昨日に続いてのイベントですが狙ったわけじゃありません……ていうか固定スケジュールと初日舞台挨拶の日程なんか私にコントロールできませんもの。たまにはこういうこともある。
作品は、まあここを御覧の方には説明不要でしょう、京極夏彦の第二長篇にして未だに最高傑作の誉れも高い傑作本格ミステリを、『姑獲鳥の夏』のキャストを関口巽役以外すべて引き継ぎ、『伝染歌』の原田眞人監督が映像化した『魍魎の匣』(Showgate・配給)。原作のヴォリュームをそのままで盛り込めるはずはないので大幅な改稿は承知のうえ、ちゃんと雰囲気や主な仕掛けを映像的に再現していますし、さすがに映画について知悉している原田監督なだけあって、細かな擽りやプロット上の工夫も巧み。メインキャラクターたちの魅力を引き出しユーモアも盛り込んでいますので、充分にいい出来だと思います……ただ、エピローグのあれはもっと正確に再現して欲しかった。他は潤色があってもここだけはオーソドックスに攻めて欲しかった。ていうか言い方も微妙に違うんじゃーっ!! ……でもそこを除けば、かなりいい映像化でした。どちらかというと世界の見せ方自体に外連味の強かった前作よりも、映画らしく仕上がっている。

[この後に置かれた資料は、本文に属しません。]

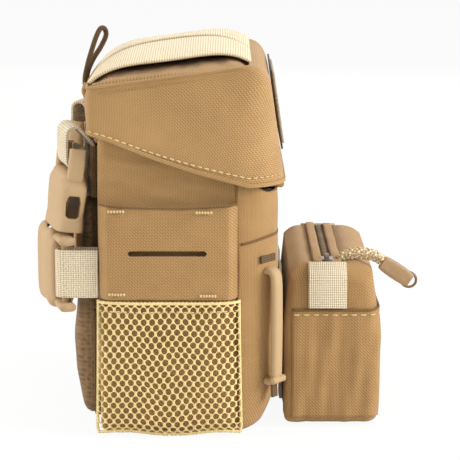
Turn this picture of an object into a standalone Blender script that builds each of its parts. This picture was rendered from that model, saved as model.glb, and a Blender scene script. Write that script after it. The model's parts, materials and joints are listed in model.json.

で、上映終了するとほぼ間髪置かずに舞台挨拶。場所は日本でも屈指の規模を誇る新宿ミラノ1、実は前作『姑獲鳥の夏』のときもここでやっていたのですが、あの時と同様に見事にほぼ満席、立ち見も出る大盛況で、舞台から眺めると相当に壮観だったようです。
登壇したのは堤真一、阿部寛、椎名桔平の主要キャストにして同い年の三人組と紅一点*1の田中麗奈、監督の原田眞人に、原作者の京極夏彦。現場は相当に和やかだったそうですが、それぞれの最初の挨拶も仲の良さを窺わせる軽快なものでした。今回は珍しく印象に残ったところをメモに取ってみた。
思い入れのある場面は? と問われた原田監督が挙げたのは、CMにも使用されている、まさに今回挨拶に訪れた4人が横一列に並んだあの場面。実は当初、道を歩いてくるところを撮るはずが、強行スケジュールでスタッフが疲労困憊となっていたため、苦肉の策でああいった形になった。が、そのお陰で却って予想よりも印象に残るシーンになった、との弁。ほか、木場修役の宮迫博之のスケジュールがどうしてもほかのキャストと合わせにくく、結果として合流する場面が減ってしまったが、それが意外と効果的であったことなど、かなり厳しい状況が却ってプラスに作用した箇所が多かった、ということでした。当時はただ辛いだけだったけど、あとでネタに出来ればいいか、ぐらいに考えていたそうです。
前述の通りメインとなった三人は全くの同い年で、初共演の椎名桔平も含めて現場ではかなり意気投合していたそうですが、そんな息の合ったところが発揮されたのは? という問いに、阿部寛は編集者・鳥口から三人の関係を訊ねられて、一斉に思い思いに話し始める場面を挙げていました。確かにユニークでなかなか印象に残っていたのですが、実はあそこは監督の指示でアドリブで話しており、2分近くカメラを回していたせいで最後の方はネタがなくなってしまったという。でもとりあえず撮り終えたあとで、最初に顔を見合わせる間を入れてもう一回、と無情の指示があったらしい……作中で使用されたのはこの二回目のもので、その終盤ネタがなくなって困っている一回目のほうは映像特典にする、と原田監督が明言。さあみんな覚えておけ。
椎名桔平が妙に長ったらしく話をしているのを堤真一に揶揄されたり、先輩方との仕事はどうだったか、という質問に戦々恐々としていた田中麗奈を挟んで、好きなシーンはどれですか? と問われた原作者の京極夏彦は、久保竣公を演じた宮藤官九郎の、状況にそぐわないユーモラスな台詞を発する場面を挙げていました。ここは私も印象に残っていたので、さもありなんと納得。
最後、締めの挨拶のときに原田監督は、既に出始めている動員数は『ナショナル・トレジャー』といい勝負をしているが、負けたくないので是非とも宣伝を、と念を押していました。……舞台挨拶で周囲の方にも広めてください、と請うのはよくあることですが、論調が如何にもディープな映画マニアらしくて、ある意味微笑ましかった。
しかし前述の通り、思い入れの点から文句をつけたいところはありますが、全体の出来は良かったので、素直にお薦めしておきたいと思います。ただ私と同じくエピローグに思い入れのある方はとりあえず覚悟を決めておけ、と申し添えた上で、ですが。
*1:司会は除く。……いちおうね。